Keeping bears became illegal in 2005, and hunting was banned in 2016 – although, shockingly, a Ministry of the Environment management plan from 2018 permits the hunting of 600 bears – 10% of the country’s total bear population – each year under the guise of public safety, but really as a sap to the trophy hunting industry.  

Thankfully, reserves have been established in large swathes of forest around Brasov, where bears are totally protected and rangers undertake forest regeneration and park management activities.  

They also take small groups to hides in the forest to see the bears.   Of course, we had to go.

After driving only about 40 minutes from downtown Brasov, we turned off on a forest track for a short distance, then continued from there on foot.  

The guide pointed out bear tracks in the mud, and scratches on trees where the young cubs learn to climb.  

After a walk of about 20 minutes we reached a hide on the edge of a clearing in the forest.  In the late afternoon, ahead of our arrival, the rangers put out a small amount of food, usually corn, in the clearing to draw the bears into the open.  It wasn’t long before they started to arrive.

Some were shy.  

Others were not.  They were happy to come right into the clearing and have a feed.

Some ate and left, others were happy to lounge around for a while.  

We watched them for a couple of hours in the long summer twilight.  They were fairly social with each other.  It seemed like a bit of a bear catch-up and gossip session.  

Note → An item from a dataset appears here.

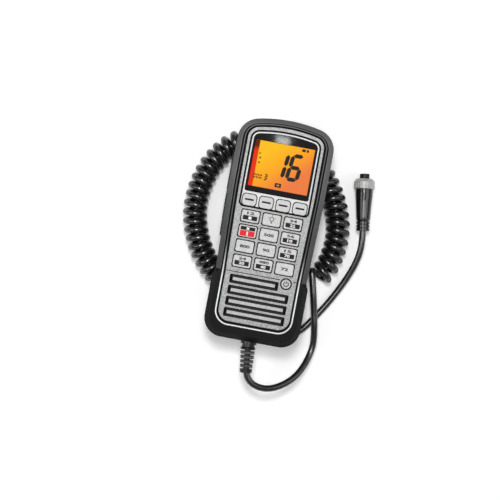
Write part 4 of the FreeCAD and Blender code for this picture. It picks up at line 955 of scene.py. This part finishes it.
def set_light():
    """Even sky and five lamps: two overhead, one at each side, and a small one for the glass."""
    scene = bpy.context.scene
    scene.view_settings.view_transform = "Standard"
    world = bpy.data.worlds.new("sky")
    scene.world = world
    world.use_nodes = True
    sky = world.node_tree.nodes["Background"]
    sky.inputs["Color"].default_value = (1, 1, 1, 1)
    sky.inputs["Strength"].default_value = 0.25
    up = Vector((-math.sin(CAMERA_TURN), math.cos(CAMERA_TURN), 0))
    aside = Vector((up.y, -up.x, 0))
    glint = Vector((0.0195, 0.180, 0))
    add_lamp("main_lamp", "DISK", (0.26, 0.26), power=7.0, offset=up * 0.33, height=1.25)
    add_lamp("top_lamp", "DISK", (0.42, 0.42), power=3.4, offset=up * 0.04, height=1.3)
    add_lamp("left_lamp", "RECTANGLE", (0.16, 0.5), power=1.2, offset=aside * -0.6, height=0.6)
    add_lamp("right_lamp", "RECTANGLE", (0.16, 0.5), power=0.9, offset=aside * 0.6, height=0.6)
    add_lamp("small_lamp", "RECTANGLE", (0.021, 0.011), power=0.30, offset=glint, height=1.25)


def lay_floor():
    """White floor that glows more away from the object, so that it ends in plain white."""
    build = bmesh.new()
    bmesh.ops.create_grid(build, x_segments=1, y_segments=1, size=FLOOR_SIZE)
    bmesh.ops.translate(build, verts=build.verts, vec=(0, 0, -FLOOR_DROP))
    mesh = bpy.data.meshes.new("floor")
    build.to_mesh(mesh)
    build.free()
    floor = add_object("floor", mesh)
    finish = Finish("floor", Base_Color=grey(0.95), Roughness=0.9)
    rays = finish.node("LightPath", {}).socket.node.outputs
    camera, glossy, through = [Wire(finish, rays[name]) for name in
                               ("Is Camera Ray", "Is Glossy Ray", "Is Transmission Ray")]
    seen = camera.larger(glossy).larger(through)
    x, y, _ = finish.place()
    outward = finish.fade(x * x + y * y, *GLOW_SPAN, *GLOW)
    finish.set(Emission_Color=finish.shade(grey(1), seen * outward), Emission_Strength=1.0)
    mesh.materials.append(finish.material)


set_camera()
make_cord()
set_light()
lay_floor()
dress_nodes()
print_keys()
show_display()
grip_ribs(rubber("rib_rubber", grey(0.007), 0.5))
screw_crosses(flat_ink("recess_shadow", grey(0.01)))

We were assured the food provided by the rangers is not enough to sustain the bears, so they still need to forage in the wild.  They don’t lose their survival skills and they don’t become dependent on human feeding.  

Yes, it’s artificial, but at least the bears are in their natural habitat, are not in enclosures and are free from human predation.  And if letting tourists come to see the bears builds awareness of the need to protect them and to oppose hunting, that’s got to be a good thing too.